- _Problem statement_
The listing below should be written out exactly; please include all of it.

- _Data lines_
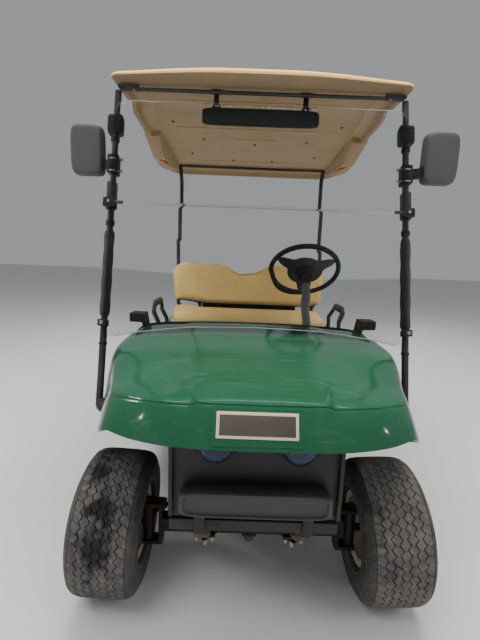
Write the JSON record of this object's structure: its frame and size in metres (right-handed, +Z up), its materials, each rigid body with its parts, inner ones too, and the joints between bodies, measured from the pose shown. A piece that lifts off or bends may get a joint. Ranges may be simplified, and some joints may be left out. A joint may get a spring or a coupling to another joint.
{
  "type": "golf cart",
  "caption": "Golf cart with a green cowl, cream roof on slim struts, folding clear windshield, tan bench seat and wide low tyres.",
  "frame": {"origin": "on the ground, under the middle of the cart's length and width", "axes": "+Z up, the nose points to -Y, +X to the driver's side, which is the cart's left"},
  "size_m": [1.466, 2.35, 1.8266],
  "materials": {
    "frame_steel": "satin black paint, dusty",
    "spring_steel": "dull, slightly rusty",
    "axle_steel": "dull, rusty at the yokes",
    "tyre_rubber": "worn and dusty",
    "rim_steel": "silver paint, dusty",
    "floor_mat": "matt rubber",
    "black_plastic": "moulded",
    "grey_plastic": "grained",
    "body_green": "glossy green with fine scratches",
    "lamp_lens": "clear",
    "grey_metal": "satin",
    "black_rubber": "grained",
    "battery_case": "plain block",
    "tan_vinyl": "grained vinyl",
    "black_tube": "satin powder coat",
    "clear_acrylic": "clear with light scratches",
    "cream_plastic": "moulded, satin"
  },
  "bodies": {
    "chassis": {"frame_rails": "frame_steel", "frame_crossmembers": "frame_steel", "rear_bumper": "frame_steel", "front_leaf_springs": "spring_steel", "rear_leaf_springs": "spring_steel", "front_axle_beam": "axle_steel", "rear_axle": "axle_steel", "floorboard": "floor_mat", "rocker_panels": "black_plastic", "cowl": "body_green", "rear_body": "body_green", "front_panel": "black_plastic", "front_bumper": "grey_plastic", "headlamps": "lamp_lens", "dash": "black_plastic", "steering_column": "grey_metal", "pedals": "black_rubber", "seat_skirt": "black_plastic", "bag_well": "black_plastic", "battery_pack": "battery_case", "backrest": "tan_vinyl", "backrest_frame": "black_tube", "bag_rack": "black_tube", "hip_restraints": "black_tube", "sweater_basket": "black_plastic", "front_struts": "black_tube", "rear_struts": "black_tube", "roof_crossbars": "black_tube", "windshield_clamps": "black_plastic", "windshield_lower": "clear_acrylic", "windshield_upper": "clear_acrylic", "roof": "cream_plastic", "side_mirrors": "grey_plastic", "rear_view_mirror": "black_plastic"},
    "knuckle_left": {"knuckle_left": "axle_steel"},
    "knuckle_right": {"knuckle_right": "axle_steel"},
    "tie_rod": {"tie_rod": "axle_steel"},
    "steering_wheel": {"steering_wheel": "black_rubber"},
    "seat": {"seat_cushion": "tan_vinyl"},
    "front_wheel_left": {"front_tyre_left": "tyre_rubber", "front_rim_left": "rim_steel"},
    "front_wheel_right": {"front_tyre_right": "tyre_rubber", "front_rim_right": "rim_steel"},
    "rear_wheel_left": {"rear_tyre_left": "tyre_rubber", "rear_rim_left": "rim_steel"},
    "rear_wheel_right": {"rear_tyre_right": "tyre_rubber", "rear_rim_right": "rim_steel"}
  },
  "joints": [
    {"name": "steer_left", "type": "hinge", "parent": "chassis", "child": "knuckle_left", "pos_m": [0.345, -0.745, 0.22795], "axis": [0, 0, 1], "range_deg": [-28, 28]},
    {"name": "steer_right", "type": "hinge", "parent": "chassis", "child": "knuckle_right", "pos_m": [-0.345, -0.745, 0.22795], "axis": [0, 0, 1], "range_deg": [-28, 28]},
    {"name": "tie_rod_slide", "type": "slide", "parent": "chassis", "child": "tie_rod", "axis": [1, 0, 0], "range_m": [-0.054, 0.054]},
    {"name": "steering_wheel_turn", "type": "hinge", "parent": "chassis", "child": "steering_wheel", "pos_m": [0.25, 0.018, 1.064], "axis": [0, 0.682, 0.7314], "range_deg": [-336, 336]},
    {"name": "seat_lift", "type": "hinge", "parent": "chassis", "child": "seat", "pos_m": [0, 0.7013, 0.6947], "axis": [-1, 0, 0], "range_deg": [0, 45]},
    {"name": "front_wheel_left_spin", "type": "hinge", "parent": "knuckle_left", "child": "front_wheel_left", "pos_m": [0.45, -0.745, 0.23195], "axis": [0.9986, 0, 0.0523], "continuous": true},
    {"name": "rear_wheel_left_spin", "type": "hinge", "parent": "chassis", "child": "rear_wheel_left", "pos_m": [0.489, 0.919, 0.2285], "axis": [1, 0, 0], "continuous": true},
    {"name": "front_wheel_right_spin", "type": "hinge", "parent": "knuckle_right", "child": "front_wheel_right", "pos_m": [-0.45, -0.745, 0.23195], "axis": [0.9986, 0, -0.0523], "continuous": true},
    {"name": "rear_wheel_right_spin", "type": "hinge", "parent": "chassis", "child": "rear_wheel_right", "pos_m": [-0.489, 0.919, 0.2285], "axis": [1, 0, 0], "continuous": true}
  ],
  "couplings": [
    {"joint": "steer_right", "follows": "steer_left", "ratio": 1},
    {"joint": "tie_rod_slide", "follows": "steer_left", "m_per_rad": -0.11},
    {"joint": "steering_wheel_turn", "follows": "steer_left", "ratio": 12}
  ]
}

- _Reply to the exercise_
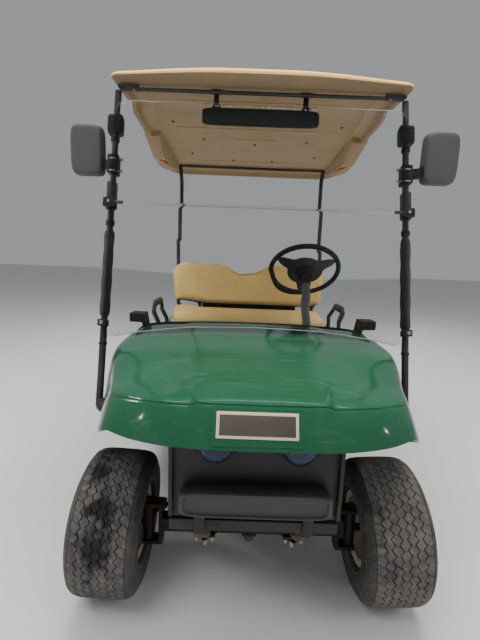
Write the JSON record of this object's structure: its frame and size in metres (right-handed, +Z up), its materials, each rigid body with its parts, inner ones too, and the joints between bodies, measured from the pose shown. A piece that lifts off or bends may get a joint. Ranges may be simplified, and some joints may be left out. A joint may get a spring or a coupling to another joint.
{
  "type": "golf cart",
  "caption": "Golf cart with a green cowl, cream roof on slim struts, folding clear windshield, tan bench seat and wide low tyres.",
  "frame": {"origin": "on the ground, under the middle of the cart's length and width", "axes": "+Z up, the nose points to -Y, +X to the driver's side, which is the cart's left"},
  "size_m": [1.466, 2.35, 1.8266],
  "materials": {
    "frame_steel": "satin black paint, dusty",
    "spring_steel": "dull, slightly rusty",
    "axle_steel": "dull, rusty at the yokes",
    "tyre_rubber": "worn and dusty",
    "rim_steel": "silver paint, dusty",
    "floor_mat": "matt rubber",
    "black_plastic": "moulded",
    "grey_plastic": "grained",
    "body_green": "glossy green with fine scratches",
    "lamp_lens": "clear",
    "grey_metal": "satin",
    "black_rubber": "grained",
    "battery_case": "plain block",
    "tan_vinyl": "grained vinyl",
    "black_tube": "satin powder coat",
    "clear_acrylic": "clear with light scratches",
    "cream_plastic": "moulded, satin"
  },
  "bodies": {
    "chassis": {"frame_rails": "frame_steel", "frame_crossmembers": "frame_steel", "rear_bumper": "frame_steel", "front_leaf_springs": "spring_steel", "rear_leaf_springs": "spring_steel", "front_axle_beam": "axle_steel", "rear_axle": "axle_steel", "floorboard": "floor_mat", "rocker_panels": "black_plastic", "cowl": "body_green", "rear_body": "body_green", "front_panel": "black_plastic", "front_bumper": "grey_plastic", "headlamps": "lamp_lens", "dash": "black_plastic", "steering_column": "grey_metal", "pedals": "black_rubber", "seat_skirt": "black_plastic", "bag_well": "black_plastic", "battery_pack": "battery_case", "backrest": "tan_vinyl", "backrest_frame": "black_tube", "bag_rack": "black_tube", "hip_restraints": "black_tube", "sweater_basket": "black_plastic", "front_struts": "black_tube", "rear_struts": "black_tube", "roof_crossbars": "black_tube", "windshield_clamps": "black_plastic", "windshield_lower": "clear_acrylic", "windshield_upper": "clear_acrylic", "roof": "cream_plastic", "side_mirrors": "grey_plastic", "rear_view_mirror": "black_plastic"},
    "knuckle_left": {"knuckle_left": "axle_steel"},
    "knuckle_right": {"knuckle_right": "axle_steel"},
    "tie_rod": {"tie_rod": "axle_steel"},
    "steering_wheel": {"steering_wheel": "black_rubber"},
    "seat": {"seat_cushion": "tan_vinyl"},
    "front_wheel_left": {"front_tyre_left": "tyre_rubber", "front_rim_left": "rim_steel"},
    "front_wheel_right": {"front_tyre_right": "tyre_rubber", "front_rim_right": "rim_steel"},
    "rear_wheel_left": {"rear_tyre_left": "tyre_rubber", "rear_rim_left": "rim_steel"},
    "rear_wheel_right": {"rear_tyre_right": "tyre_rubber", "rear_rim_right": "rim_steel"}
  },
  "joints": [
    {"name": "steer_left", "type": "hinge", "parent": "chassis", "child": "knuckle_left", "pos_m": [0.345, -0.745, 0.22795], "axis": [0, 0, 1], "range_deg": [-28, 28]},
    {"name": "steer_right", "type": "hinge", "parent": "chassis", "child": "knuckle_right", "pos_m": [-0.345, -0.745, 0.22795], "axis": [0, 0, 1], "range_deg": [-28, 28]},
    {"name": "tie_rod_slide", "type": "slide", "parent": "chassis", "child": "tie_rod", "axis": [1, 0, 0], "range_m": [-0.054, 0.054]},
    {"name": "steering_wheel_turn", "type": "hinge", "parent": "chassis", "child": "steering_wheel", "pos_m": [0.25, 0.018, 1.064], "axis": [0, 0.682, 0.7314], "range_deg": [-336, 336]},
    {"name": "seat_lift", "type": "hinge", "parent": "chassis", "child": "seat", "pos_m": [0, 0.7013, 0.6947], "axis": [-1, 0, 0], "range_deg": [0, 45]},
    {"name": "front_wheel_left_spin", "type": "hinge", "parent": "knuckle_left", "child": "front_wheel_left", "pos_m": [0.45, -0.745, 0.23195], "axis": [0.9986, 0, 0.0523], "continuous": true},
    {"name": "rear_wheel_left_spin", "type": "hinge", "parent": "chassis", "child": "rear_wheel_left", "pos_m": [0.489, 0.919, 0.2285], "axis": [1, 0, 0], "continuous": true},
    {"name": "front_wheel_right_spin", "type": "hinge", "parent": "knuckle_right", "child": "front_wheel_right", "pos_m": [-0.45, -0.745, 0.23195], "axis": [0.9986, 0, -0.0523], "continuous": true},
    {"name": "rear_wheel_right_spin", "type": "hinge", "parent": "chassis", "child": "rear_wheel_right", "pos_m": [-0.489, 0.919, 0.2285], "axis": [1, 0, 0], "continuous": true}
  ],
  "couplings": [
    {"joint": "steer_right", "follows": "steer_left", "ratio": 1},
    {"joint": "tie_rod_slide", "follows": "steer_left", "m_per_rad": -0.11},
    {"joint": "steering_wheel_turn", "follows": "steer_left", "ratio": 12}
  ]
}